Mettā is non-aversion, but it’s also non-fascination and non-projection. It releases others from being the objects of our projections, lust and idealism. It allows others to not be the way I want them to be for me. True love for another means that you don’t appropriate someone or project your unfulfilled wishes or needs onto them. Instead, mettā means recognizing otherness, and feeling that it’s OK. We don’t have to make people the same as ourselves or judge ourselves, based on what we think about other people. We don’t have to feel we have to win them over, or feel that they should satisfy our emotional hunger. And when mettā is fully developed it can allow us to be with the irritating and the unfair and the messy, so that such perceptions no longer even take hold.

It’s the same for ourselves: when we hold ourselves with the mind of goodwill, we don’t have to feel intimidated and compelled to prove ourselves. We have all been small, weak and stupid. We have all been totally irresponsible infants, awkward adolescents, made a mess of things, lied, cheated and maybe even killed. Yet we changed. These were all visitors and forces that occupied the mind. Now there’s no denying the responsibility for allowing one’s mind to be so occupied, but our current responsibility is one of cultivating virtue, discernment and kindness, not of obsessing and sustaining the burden of guilt and denial. And one of the major healing tools for this process is mettā. With this we take on samsāra with non-aversion and non-projection. We can accept the presence of the petty-mindedness, the guilt and anxiety as visitors conditioned into the mind, and work with them. Then there is nothing to hide from or dread anymore. This is a more useful approach than going through another round of anguish, self-hatred and defensiveness. By stilling these reactions, mettā enables us to penetrate to, and remove, the root cause of ill-will – often towards ourselves – underneath the complexes.

Start with Empathy

If you can regard this mind as it really is, you become compassionate. People’s minds are conditioned and formed around circumstances. You realize that people may not know much about kindness simply because they haven’t received much of it. Hurtful, abusive things may have been done or said to them; appreciation and warmth may have been in short supply. Consequently, such minds can have sour flavourings which attach to their sense of self and others, and which engender aversive or mistrustful responses. The default then is a distorted relational sense in which pleasure and personal security come from besting others, even through making fun of or scapegoating them.
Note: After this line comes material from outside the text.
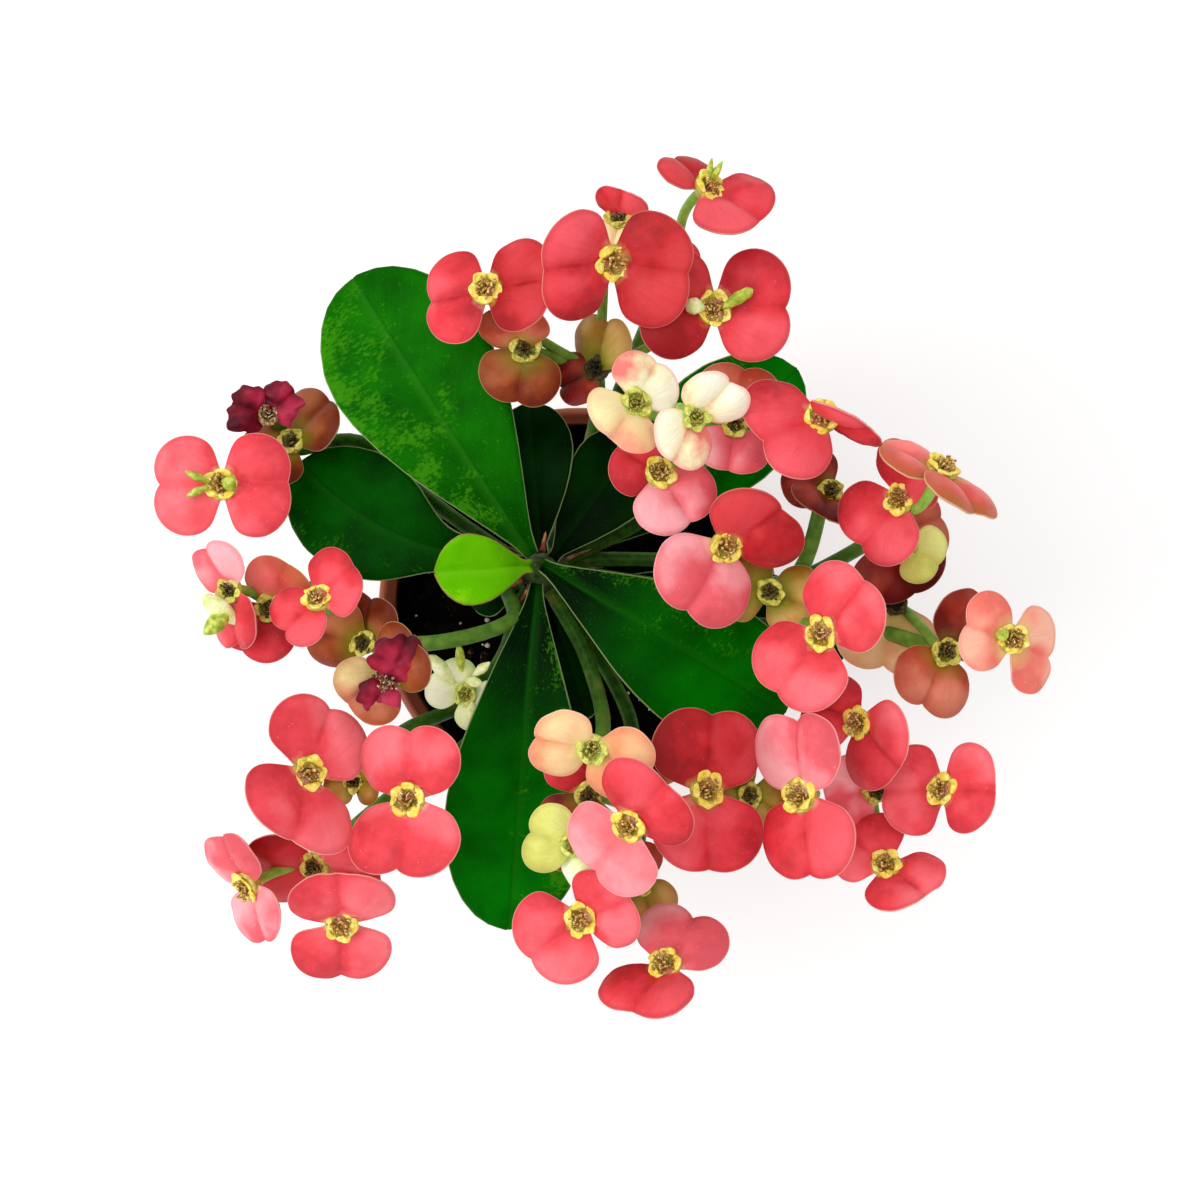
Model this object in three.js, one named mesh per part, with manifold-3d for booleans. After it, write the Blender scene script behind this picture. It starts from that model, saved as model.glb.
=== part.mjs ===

A boundary has been created which blocks empathy. And it doesn’t even feel bad at first: getting more than another, putting others down or taking revenge has the same sweet burst to it as a drug. That’s why it takes over.

But it doesn’t have to, all that’s needed is for someone to tell the truth about suffering and the note of empathy is struck: ‘You mean you feel like that too!’  Suddenly the conflict, the ‘you’re so different from me,’ falls away. No one has changed anything except the self-other line up, but in that moment of empathy there is a mutual deepening. The way out of ill-will is not through judging who’s right, but through finding common ground. Kindness, or non-aversion, begins with empathy, the sense that we’re all in this same samsāric ocean together, struggling in the floods.